2010-12-22 Thread Frederik Ramm

Hi,

Ian Sergeant wrote:

So, the question is, when MegaMap adopt OSM maps, which are generated from
Bing traces, what will Microsoft think then?  Do they really understand
what allowing contributions to OSM means?


This leads us to the terrain of who determines what megacorps think or 
understand. But generally, we have to assume that this deal has been 
struck after intense talks with Steve Coast who has been at, or very 
close to, the epicentre of the whoe licensing debate basically since it 
started 2007. So unless he has cunningly misled his now employer (why 
would he do that?), we have to assume that all parties actually do what 
they do in the fullest possible knowledge of the consequences.

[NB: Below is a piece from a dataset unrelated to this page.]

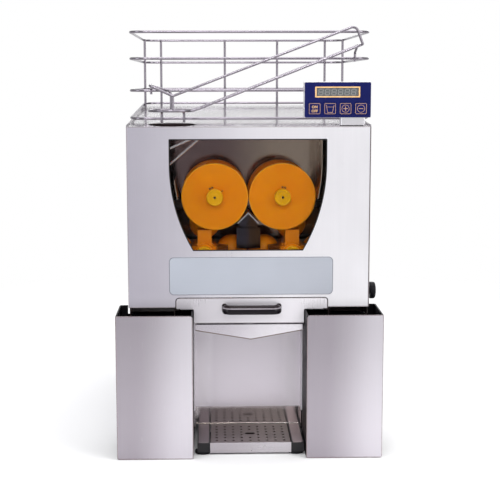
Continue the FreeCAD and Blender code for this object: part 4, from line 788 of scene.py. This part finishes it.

I've always considered my personal contributions to OSM PD, from both yahoo
and GPS traces.  I've just done that via the wiki declaration box.  I guess
if I trace Bing imagery, I can't consider those traces PD, can I? 


That's another area wide open to discussion; my interpretation of I 
consider my contributions PD has always been: I don't claim any rights 
in what I contribute. - not: I vouch for nobody holding any rights in 
what I contribute. (The latter position would not allow me to delete 
and re-upload an object that has been edited by someone under CC-BY-SA, 
something which I sometimes do e.g. if a relation has 1000 versions or so.)



In fact
if we follow this line of reasoning, my trace would be under a Microsoft
licence which permits me to only upload it to OSM, and after that is done,
it is then available under CC-BY-SA to all?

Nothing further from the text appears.